There never had been a pitched battle fought on that arena in which the thing to be fought for was better understood, in which the combatants were marshalled in fairer order, in which the strategy was of a higher nature, or the courage displayed more brilliant. Should the Whigs, plus Palmerston, be kept in office, or should they be expelled from office because of Palmerston’s ungovernable arrogance? The House of Commons and the Whigs determined to keep Palmerston in his place. The victory was very great, and the glory almost unbounded. The House of Lords was set at naught, and a majority of forty-six in the House of Commons was taken as showing the will of the entire nation.

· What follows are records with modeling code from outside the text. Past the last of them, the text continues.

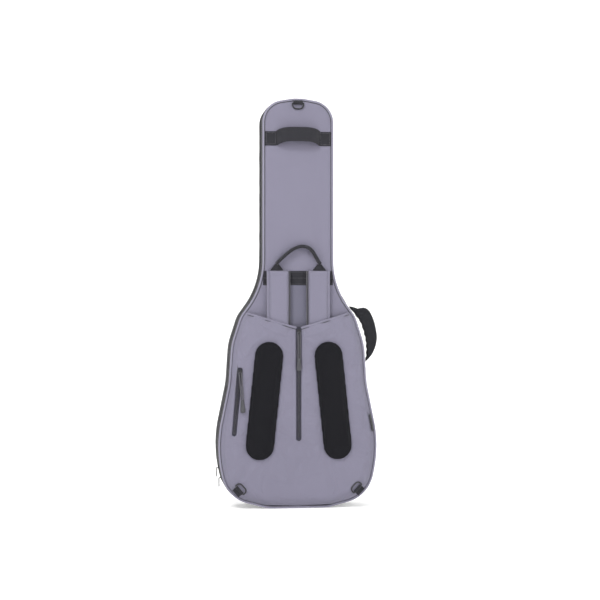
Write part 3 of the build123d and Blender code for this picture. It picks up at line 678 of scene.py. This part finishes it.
rearPanel = outlineSheet(
    "rearPanel", rearPanelShape["inset"], 210, 76, rearPanelY, lambda x, z, d: np.full(x.shape, -46.0))
finishPiece(rearPanel, "back", "grey_cloth", "greyCloth", "rear_panel")

frontPanelShape = {
    "inset": 6.0, "crown": 2.6, "reach": 20.0, "dip": 1.1,
    "creases": [(40, 520, 20, 90, 8, 0.8), (-60, 500, -25, 80, 8, 0.8), (0, 640, 5, 100, 12, 0.7),
                (30, 820, 85, 130, 10, 0.6), (-40, 930, 80, 100, 9, 0.6)],
}


def frontPanelY(x, z, d):
    shape = frontPanelShape
    crown = shape["crown"] * (1 - np.exp(-np.maximum(d, 0) / shape["reach"]))
    dip = shape["dip"] * np.exp(-np.maximum(d, 0) / 2.2)
    folds = wrinkles(x, z, shape["creases"]) * np.clip(d / 20, 0, 1)
    return lidY(z) + crown - dip + folds + 0.35 * bumps(x, z, 100, 4) * np.clip(d / 30, 0, 1)


frontPanel = outlineSheet(
    "frontPanel", frontPanelShape["inset"], 210, 76, frontPanelY, lambda x, z, d: lidY(z) - 12)
finishPiece(frontPanel, "lid", "grey_cloth", "greyCloth", "front_panel")


def quilt(x, z):
    return 0.5 * bumps(x, z, 60, 8)


rearLining = outlineSheet(
    "rearLining", 8.6, 130, 50, lambda x, z, d: -46.0 + 0 * x,
    lambda x, z, d: -44.2 + quilt(x, z) * np.clip(d / 15, 0, 1))
finishPiece(rearLining, "back", "lining", "lining", "rear_lining")
frontLining = outlineSheet(
    "frontLining", 8.6, 130, 50, lambda x, z, d: lidY(z) - 12,
    lambda x, z, d: lidY(z) - 13.8 - quilt(x, z) * np.clip(d / 15, 0, 1))
finishPiece(frontLining, "lid", "lining", "lining", "front_lining")

print("stage: main zip")


def shareAtHeight(z):
    right = outlinePoints[:1301]
    rise = np.maximum.accumulate(right[:, 1]) + np.arange(1301) * 1e-6
    return float(np.interp(z, rise, np.linspace(0, 0.5, 1301)))


spineLow, spineHigh = (shareAtHeight(z) for z in bagShape["spine"])
tapeInset = [2.2, 2.2, 2.6, 3.8, 4.2, 4.2, 3.8, 2.6]
for side, body, node in ((-1, "back", "main_zip_tape_rear"), (1, "lid", "main_zip_tape_front")):
    label = "Rear" if side < 0 else "Front"
    tape = ringSweep("mainTape" + label, tapeInset, lambda z: [
        side * y for y in (8.6, 1.0, 0.6, 0.6, 1.0, 8.6, 9.2, 9.2)],
        620, spineHigh, 1 + spineLow, closed=False)
    finishPiece(tape, body, "zip_tape", "zipTape", node)
    run, out = outlineAt(2.6, 1250, spineHigh, 1 + spineLow)
    path = np.c_[run[:, 0], np.full(len(run), side * 1.7), run[:, 1]]
    at, way = spacedAlong(path, 2.1)
    tooth, toothFaces = capsule(1.5, 2.5, 2.6, 6)
    normals = np.cross(way, np.array([0, 1, 0]))
    teeth = repeatAlong("mainTeeth" + label, tooth, toothFaces, at, way, normals)
    finishPiece(teeth, body, "zip_tape", "coil")

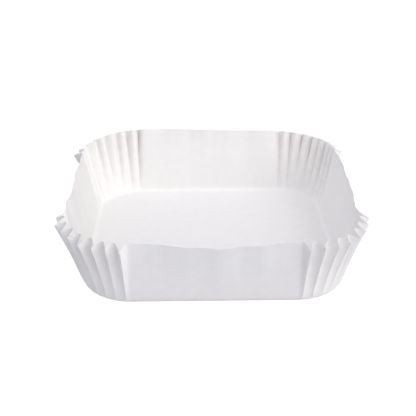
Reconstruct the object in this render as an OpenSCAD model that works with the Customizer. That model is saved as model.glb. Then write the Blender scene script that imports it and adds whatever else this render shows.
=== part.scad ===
// Air fryer paper liner, in millimetres.
// One blank of greaseproof paper with round corners is pressed into a square tray: a flat floor, a soft heel
// round it, four plain sides that lean outwards, and four corners whose spare paper stands in pleats.
// The origin is the middle of the floor's underside, and +Z is up.

/* [Tray] */
// Width of the flat floor, between the heels of two opposite sides
floor_w = 163; // [120:1:220]
// Corner radius of the flat floor
floor_corner_r = 29.5; // [15:0.5:50]
// Height of the rim above the underside
tray_h = 47; // [30:1:60]
// Lean of the plain sides from upright, in degrees
lean = 12; // [5:1:20]
// Radius of the soft bend between the floor and the sides
heel_r = 4; // [2:0.5:10]

/* [Corner pleats] */
// Number of pleats in each corner
pleats = 8; // [6:1:9]
// How much broader the ridges inside the tray are than the folds outside it: 0 is an even wave
ridge_share = 0.65; // [0:0.05:0.8]
// How much shallower the pleats are pressed at the heel than at the rim: 0 is not at all, 1 is flat
press = 0.4; // [0:0.05:0.8]
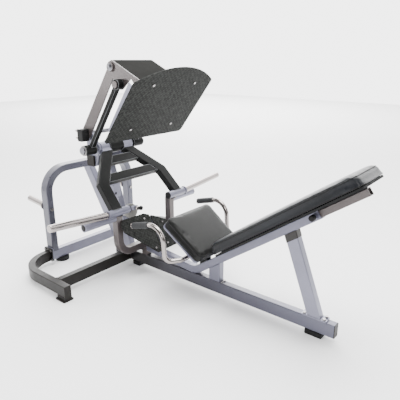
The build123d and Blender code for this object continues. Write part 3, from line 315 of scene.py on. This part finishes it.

But it was not to last for long. Lord Palmerston knew, or asserted that he knew, where lay the real force which he had to encounter; and though he sounded his trumpet loudly on the occasion, and in the moment of his triumph forgot that his enemies still existed, he lived to remember their power. He thus wrote to his brother William; “The attack on our foreign policy has been rightly understood by everybody as the shot fired by a foreign conspiracy, aided and abetted by domestic intrigue.” He goes on in the same letter to tell how he was invited to dinner by two hundred and fifty members of the Reform Club, and how the banquet might have been extended to a thousand had it not been thought well to limit the demonstration. It was after this victory that the famous portrait of Lord Palmerston was painted, and presented to Lady Palmerston, by a hundred and twenty members of the House of Commons. This period,—the end, that is, of the session of 1850,—was the culminating point in the fortunes of our great Foreign Minister. He lived, indeed, to be twice Premier, and to have superintended the counsels by which Nicholas was beaten to his death in the Crimean War; but I do not think that he was ever as great as on the night on which he defended himself for having protected Don Pacifico. Such is the story of Don Pacifico. How the battle was renewed under other auspices in the next year, and how Lord Palmerston was then dismissed by the same Lord John Russell who now had defended him, must be told in the next chapter.